By Vanessa Haarhoff, ITWeb African correspondent
Johannesburg, 26 Feb 2007

Douglas Mboweni, chairman of the Telecommunications Operators Association of Zimbabwe and CEO of Econet Wireless Zimbabwe, warns the telecoms industry might be forced to suspend access to international calls due to high foreign termination rates imposed on Zimbabwe mobile operators.

Rex Chibesa, CEO of Telecel, says this is a problem for Zimbabwean mobile networks that are vying for survival.

Subscribers make lengthy international calls because of low international tariffs, which costs mobile operators, as they have to pay their international counterparts termination rates in foreign currency, Chibesa explains.

In a statement, Mboweni said the country is losing millions in foreign currency earnings through sub-economic termination rates for international calls.

"Unsustainable tariffs for international calls have made Zimbabwe operators a net payer of foreign currency to foreign operators."

For an hour-long telephone call from Zimbabwe to SA, at a rate of ZW$77.60 ($0.31), a mobile phone operator will earn less than ZW$5 000 ($20 bank rate or $1.40 on the parallel market).
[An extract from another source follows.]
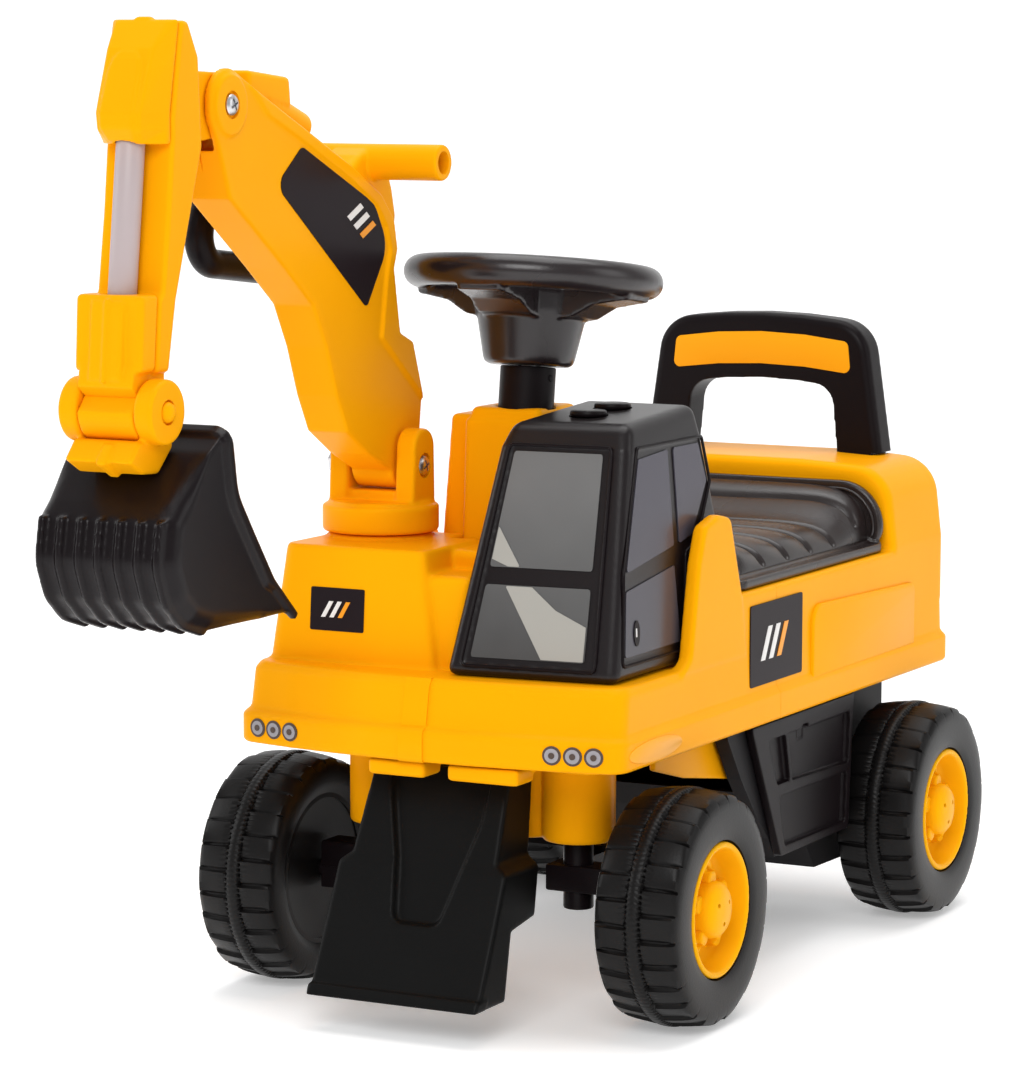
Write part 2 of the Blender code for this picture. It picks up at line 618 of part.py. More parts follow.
def steering():
    tilt = Matrix.Rotation(-STEER_TILT, 3, "X")
    centre = Vector(WHEEL_CENTRE)
    along = tilt @ Vector((0, 0, 1))
    pivot = WHEEL_CENTRE
    ring = [centre + tilt @ Vector((STEER_RING * math.cos(a), STEER_RING * math.sin(a), 0))
            for a in (2 * math.pi * i / 36 for i in range(36))]
    wheel = hoop("steering_wheel", ring, STEER_TUBE, "black", 10, pivot)
    hub = [(-48.0, 4.5), (-48.0, 25.0), (-20.0, 31.0), (-6.0, 31.0), (2.0, 24.0), (2.0, 4.5)]
    add(wheel, turned("hub", hub, centre, along, "black", 24, pivot))
    for angle in (0.0, 180.0, 270.0):
        turn = Matrix.Rotation(math.radians(angle), 3, "Z")
        corners = []
        for d, drop_low, drop_high in ((20.0, -17.0, -3.0), (STEER_RING - 3, -8.0, 0.0)):
            ring = [(d, -14, drop_low), (d, 14, drop_low), (d, 14, drop_high), (d, -14, drop_high)]
            corners.append([centre + tilt @ (turn @ Vector(p)) for p in ring])
        add(wheel, loft("spoke", corners, pivot=pivot))
    column = [(-86.0, 4.5), (-86.0, 15.6), (-48.0 - GAP, 15.6), (-48.0 - GAP, 4.5)]
    turned("steering_column", column, centre, along, "black", 24, pivot)
    rod("steering_shaft", centre + along * -310.0, centre + along * 1.0, 4.0, "steel", 12, pivot)
    base = Vector(steer_point(103))
    crank = turned("steering_crank", [(-4.0, 4.5), (-4.0, 9.0), (4.0, 9.0), (4.0, 4.5)], base, along, "black", 20, pivot)
    arm = box("crank_arm", (-5, base.y + 6, 99.5), (5, base.y + CRANK + 4.5, 106), pivot=pivot)
    add(crank, arm)
    pin_y = steer_point(91)[1] + CRANK
    return add(crank, rod("crank_pin", (0, pin_y, 87.6), (0, pin_y, 104), 3.0, sides=12, pivot=pivot))


# ---------------------------------------------------------------- digging arm

def pivot_at(point):
    return (ARM_X, point[0], point[1])


def turret():
    pivot = (ARM_X, TURRET_Y, TURRET_TOP)
    ring = rod("turret", (ARM_X, TURRET_Y, TOWER_TOP + 3 + GAP), (ARM_X, TURRET_Y, TURRET_TOP), TURRET_RADIUS,
               "yellow", 32, pivot)
    ear = rounded([(FOOT[0] - 14, TURRET_TOP - 3), (FOOT[0] - 11, 319), (FOOT[0] + 11, 319),
                   (FOOT[0] + 12, TURRET_TOP - 3)], [0, 9, 9, 0], 4)
    for low, high in ((15.2, 27.5), (-27.5, -15.2)):
        add(ring, prism("ear", "X", ear, ARM_X + low, ARM_X + high, pivot=pivot))
    add(ring, rod("spigot", (ARM_X, TURRET_Y, 245), (ARM_X, TURRET_Y, 265), 14.0, sides=24, pivot=pivot))
    cut(ring, rod("bore", (ARM_X - 40, *FOOT), (ARM_X + 40, *FOOT), BOLT_RADIUS + GAP, sides=16, pivot=pivot))
    cut(ring, rod("spigot_hollow", (ARM_X, TURRET_Y, 240), (ARM_X, TURRET_Y, 270), 10.0, sides=24, pivot=pivot))
    top = TOWER_TOP - SKIN - GAP
    turned("swing_retainer", [(0.0, 14.0 + GAP), (0.0, 22.0), (3.0, 22.0), (3.0, 14.0 + GAP)],
           (ARM_X, TURRET_Y, top - 3.2), (0, 0, 1), "black", 24, pivot)


def boom_outline():
    """Side view of the boom as (y, z), counter-clockwise from the elbow."""
    elbow = circle(ELBOW, 19.0, 9, math.radians(75), math.radians(140))
    front = [(-349, 484), (-337, 454), (-280, 415), (-251, 394), (-237, 370), (-226, 343), (-214, 322), (-190, 308)]
    foot = circle(FOOT, 13.5, 7, math.radians(190), math.radians(140))
    back = [(-131, 318), (-129, 334), (-142, 368), (-157, 374), (-164, 410), (-160, 421), (-164, 438),
            (-178, 452), (-210, 468), (-265, 491)]
    return elbow + front + foot + back


def boom():
    pivot = pivot_at(FOOT)
    wall = 2.6
    inside = [(-300, 462), (-272, 419), (-247, 396), (-232, 370), (-221, 343), (-205, 322), (-180, 318), (-140, 326),
              (-148, 362), (-163, 370), (-169, 410), (-165, 421), (-169, 435), (-182, 447), (-212, 462), (-270, 484)]
    for name, side in (("boom_left_half", 1), ("boom_right_half", -1)):
        near = ARM_X + side * GAP / 2
        far = ARM_X + side * BOOM_HALF
        half = prism(name, "X", boom_outline(), *sorted((near, far)), pivot=pivot)
        inner = sorted((near - side * 2, far - side * wall))
        cut(half, prism("hollow", "X", inside, *inner, pivot=pivot))
        slot = sorted((near - side * 2, ARM_X + side * 9.3))
        cut(half, prism("fork", "X", circle(ELBOW, 25.0, 20), *slot, pivot=pivot))
        for point in (FOOT, ELBOW):
            cut(half, rod("bore", (ARM_X - 40, *point), (ARM_X + 40, *point), BOLT_RADIUS + GAP, sides=16,
                          pivot=pivot))
    bar = rod("t_bar", (ARM_X - 55, -181, 470), (ARM_X + 55, -181, 470), 10.0, "yellow", 20, pivot)
    web = [(-203, 465.2), (-178, 452.9), (-164.2, 439.2), (-158, 438), (-156, 450), (-163, 468), (-178, 479),
           (-196, 473)]
    add(bar, prism("web", "X", web, ARM_X - 12, ARM_X + 12, pivot=pivot))
    for side in (-1, 1):
        cut(bar, rod("end_hole", (ARM_X + side * 25, -181, 470), (ARM_X + side * 60, -181, 470), 6.3, sides=16,
                     pivot=pivot))


def bolt(name, point, left, right, pivot):
    """A bolt along X with its head on the left side of the toy."""
    shank = rod(name, (left, *point), (right, *point), BOLT_RADIUS, "steel", 16, pivot)
    return add(shank, rod("head", (right - 0.2, *point), (right + 3.0, *point), 6.0, sides=16, pivot=pivot))


def nut(name, point, low, pivot):
    body = rod(name, (low, *point), (low + 4.0, *point), 7.0, "steel", 6, pivot)
    return cut(body, rod("bore", (low - 5, *point), (low + 9, *point), BOLT_RADIUS + GAP, sides=16, pivot=pivot))


def arm_bolts():
    bolt("boom_foot_bolt", FOOT, ARM_X - 33.0, ARM_X + 27.5 + GAP, pivot_at(FOOT))
    nut("boom_foot_nut", FOOT, ARM_X - 27.5 - 4.0 - GAP, pivot_at(FOOT))
    bolt("elbow_bolt", ELBOW, ARM_X - 37.0, ARM_X + BOOM_HALF + GAP, pivot_at(ELBOW))
    nut("elbow_nut", ELBOW, ARM_X - 29.0 - 4.0 - GAP, pivot_at(ELBOW))
    wrist = pivot_at(WRIST)
    bolt("bucket_pin", WRIST, ARM_X - 28.5, ARM_X + 28.0 + GAP, wrist)


def stick():
    pivot = pivot_at(ELBOW)
    side_view = [(-395, 546), (-388, 546), (-378, 528), (-375, 482), (-401, 405), (-408.5, 369), (-421, 369),
                 (-417.6, 406), (-414, 410), (-408, 450), (-404, 487), (-404, 497)]
    body = prism("stick_body", "X", side_view, ARM_X - STICK_HALF, ARM_X + STICK_HALF, pivot=pivot)
    cut(body, prism("stick_hollow", "X", [(-370, 528), (-370, 405), (-396, 405), (-406, 415), (-401, 460),
                                          (-399, 498), (-391, 528)], ARM_X - 17, ARM_X + 17, pivot=pivot))
    lug = circle(ELBOW, 17.0, 9, math.radians(-100), math.radians(200)) + [(-394, 522), (-402, 480)]
    add(body, prism("lug", "X", lug, ARM_X - 8.7, ARM_X + 8.7, pivot=pivot))
    neck = circle(WRIST, 14.0, 13, math.radians(180), math.radians(180)) + [(-410, 376), (-419, 376), (-421.3, 369.6)]
    add(body, prism("neck", "X", neck, ARM_X - 16.6, ARM_X + 16.6, pivot=pivot))
    for point in (ELBOW, WRIST):
        cut(body, rod("bore", (ARM_X - 40, *point), (ARM_X + 40, *point), BOLT_RADIUS + GAP, sides=16, pivot=pivot))
    top, bottom = (ARM_X, -411.4, 491), (ARM_X, -422.0, 402)
    cut(body, rod("rod_groove", top, bottom, 7.5 + GAP, sides=16, pivot=pivot))
    rod("piston_rod", top, bottom, 7.5, "rod", 16, pivot)
    cover = [(-395.6, 545), (-404.4, 498), (-405.1, 481), (-423, 481), (-425, 498), (-412, 532), (-401, 547)]
    cap = prism("rod_cover", "X", cover, ARM_X - 14, ARM_X + 14, pivot=pivot)
    cut(cap, rod("bore", (ARM_X, -411.4, 491.5), (ARM_X, -414.4, 466), 7.5 + GAP, sides=16, pivot=pivot))
    housing = [(-421.4, 370), (-418.2, 406), (-434, 406), (-436, 370)]
    case = prism("rod_housing", "X", housing, ARM_X - STICK_HALF, ARM_X + STICK_HALF, pivot=pivot)
    cut(case, rod("bore", (ARM_X, -416, 452), (ARM_X, -422.1, 401), 7.5 + GAP, sides=16, pivot=pivot))


def grip_lever():
    pivot = pivot_at(ELBOW)
    x = ARM_X - 35.0
    tilt = math.radians(-6)
    corners = [(-40, -16), (40, -16), (40, 16), (-40, 16)]
    loop = []
    for a, b in rounded(corners, 14, 4):
        loop.append((x, -251 + a * math.cos(tilt) - b * math.sin(tilt), 430 + a * math.sin(tilt) + b * math.cos(tilt)))
    lever = hoop("grip_lever", loop, 8.0, "black", 8, pivot)
    hub = circle(ELBOW, 13.0, 7, math.radians(50), math.radians(180))
    arm = hub + [(-292, 447), (-262, 439), (-262, 452)]
    add(lever, prism("lever_arm", "X", arm, x - 4.0, ARM_X - 22.0, pivot=pivot))
    cut(lever, rod("bore", (x - 20, *ELBOW), (x + 40, *ELBOW), BOLT_RADIUS + GAP, sides=16, pivot=pivot))
    return cut(lever, rod("nut_way", (x - 20, *ELBOW), (ARM_X - 29.0, *ELBOW), 8.0, sides=16, pivot=pivot))


def bucket():
    pivot = pivot_at(WRIST)
    outline = [(-388, 340), (-406, 329), (-434, 304), (-442, 296), (-446, 274), (-438, 255), (-424, 243), (-404, 237),
               (-350, 236), (-322, 238), (-343, 262), (-367, 297), (-381, 331)]
    inside = [(-340, 360), (-386, 335.5), (-405, 325), (-432, 301), (-439, 294), (-443, 274), (-435.5, 257),
              (-422.5, 246), (-404, 240), (-350, 239), (-300, 241)]
    shell = prism("bucket", "X", outline, ARM_X - BUCKET_HALF, ARM_X + BUCKET_HALF, "black", pivot)
    cut(shell, prism("scoop", "X", inside, ARM_X - BUCKET_HALF + SKIN, ARM_X + BUCKET_HALF - SKIN, pivot=pivot))
    tongue = [(-437, 336), (-446, 326), (-433, 319), (-419.4, 318.2), (-405.5, 331), (-407, 335.4)]
    bracket = prism("bucket_bracket", "X", tongue, ARM_X - STICK_HALF, ARM_X + STICK_HALF, pivot=pivot)
    for low, high in ((17.0, 28.0), (-28.0, -17.0)):
        add(bracket, rod("disc", (ARM_X + low, *WRIST), (ARM_X + high, *WRIST), 16.7, sides=28, pivot=pivot))
    cut(bracket, rod("barrel_way", (ARM_X - 16.99, *WRIST), (ARM_X + 16.99, *WRIST), 14.6, sides=28, pivot=pivot))
    return cut(bracket, rod("bore", (ARM_X - 40, *WRIST), (ARM_X + 40, *WRIST), BOLT_RADIUS + GAP, sides=16,
                            pivot=pivot))


# ---------------------------------------------------------------- assembly

def main():
    clear_scene()
    split_body()
    front_carrier()
    front_blade()
    chassis_tub()
    side_panel("side_panel_left", 1)
    side_panel("side_panel_right", -1)
    rear_carrier()
    storage_bin()
    battery_box()
    console()
    cab_shell()
    cab_panes()
    cab_buttons()
    seat()
    rear_handle()
    for label, side, y in (("front_left", 1, FRONT_AXLE_Y), ("front_right", -1, FRONT_AXLE_Y),
                           ("rear_left", 1, REAR_AXLE_Y), ("rear_right", -1, REAR_AXLE_Y)):
        road_wheel(label, side, y)
    rear_axle()
    knuckle("knuckle_left", 1)
    knuckle("knuckle_right", -1)
    tie_rod()
    steering()
    turret()
    boom()
    arm_bolts()
    stick()
    grip_lever()
    bucket()


main()
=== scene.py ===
"""Looks of the ride-on toy digger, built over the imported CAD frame.

Lengths below are in the layout of part.py: millimetres, zero on the ground midway between the axles,
-Y the direction of travel, +X the toy's left. FRAME_SHIFT moves them along Y into the row frame.
"""

import math

import bmesh
import bpy
from mathutils import Matrix, Vector


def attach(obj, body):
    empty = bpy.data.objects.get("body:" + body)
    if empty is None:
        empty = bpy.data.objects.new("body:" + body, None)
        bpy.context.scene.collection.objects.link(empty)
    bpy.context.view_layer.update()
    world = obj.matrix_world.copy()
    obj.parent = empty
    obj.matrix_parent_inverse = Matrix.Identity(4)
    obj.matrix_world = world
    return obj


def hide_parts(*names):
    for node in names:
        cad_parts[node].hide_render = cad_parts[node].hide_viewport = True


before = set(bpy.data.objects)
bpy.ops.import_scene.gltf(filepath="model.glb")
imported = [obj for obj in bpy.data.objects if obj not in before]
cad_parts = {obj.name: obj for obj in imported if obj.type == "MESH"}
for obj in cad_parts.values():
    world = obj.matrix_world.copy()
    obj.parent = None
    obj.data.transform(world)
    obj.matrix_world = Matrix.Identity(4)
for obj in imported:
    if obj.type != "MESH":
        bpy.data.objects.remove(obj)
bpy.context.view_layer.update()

MM = 0.001
FRAME_SHIFT = 99.5
ARM_X = -72.0
FOOT = (-152.0, 299.0)
ELBOW = (-338.0, 503.0)
WRIST = (-423.0, 350.0)
TURRET_Y = -154.0
T_BAR = (-181.0, 470.0)
PIN_HOLE = 4.3
WHEEL_RADIUS = 66.0
TRACK = 249.0
AXLE_Y = 168.0
STEER_TILT = math.radians(7.0)
STEER_CENTRE = Vector((0.0, -105.37, 404.0))
SEAM = -23.0
SIDES = ((1, "left"), (-1, "right"))
BUTTONS = {"horn_button": (62.0, -160.0), "sound_button": (62.0, -130.0)}


# ---------------------------------------------------------------- outlines

def rounded(corners, radii, steps=5):
    """A closed outline with its corners rounded; radii is one number or one for each corner."""
    count = len(corners)
    if not isinstance(radii, (list, tuple)):
        radii = [radii] * count
    points = []
    for i, radius in enumerate(radii):
        here = Vector(corners[i])
        if radius <= 0:
            points.append(tuple(here))
            continue
        to_last = (Vector(corners[i - 1]) - here).normalized()
        to_next = (Vector(corners[(i + 1) % count]) - here).normalized()
        half = to_last.angle(to_next) / 2
        reach = radius / math.tan(half)
        centre = here + (to_last + to_next).normalized() * radius / math.sin(half)
        start = here + to_last * reach - centre
        end = here + to_next * reach - centre
        for step in range(steps + 1):
            arm = start.lerp(end, step / steps).normalized() * radius
            points.append(tuple(centre + arm))
    return points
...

Of this amount, ZW$2 250 ($0.70) will be used to pay termination rates.

The operators will be mandated to pay half of the money they earn as termination rates, making it difficult to meet other operational needs which require foreign currency, according to Zimbabwean online activist Web site Kubatana.

Clogged links

In the statement, Mboweni confirmed operators are failing to process some international calls because of the unprecedented increase in international phone traffic.

He noted people are taking advantage of the cheap international tariff rates, which continues to clog links to international calls.

"Outgoing traffic has increased dramatically and, as a result, the outgoing links to call international destinations are invariably always full."

Tackling termination rates

Mobile telecoms operators are trying to deal with unrealistic tariff rates on international calls in Zimbabwe, causing loss of company revenue, confirms Chibesa.

Telecel and other Zimbabwean mobile operators like Netone and Econet are lobbying for the Posts and Telecommunication Regulatory Authority (Potraz) to tackle the issue of termination rates, he adds.

Potraz recently agreed to let the mobile operators increase their tariffs, pegged within imposed limits. However, the allowance has not taken into account the termination rates of regional and international calls paid in foreign currency, according to Kubatana.

Chibesa believes Potraz is making headway towards a solution.

Rumours surfaced in newspapers last week that Zimbabwean mobile operators had started limiting international calls. The operators cited the unavailability of foreign currency to pay for termination fees, charged by foreign networks to connect mobile calls to recipients in their countries.

Chibesa says Telecel has not yet begun limiting outgoing international calls due to unrealistic tariffs on international phone calls.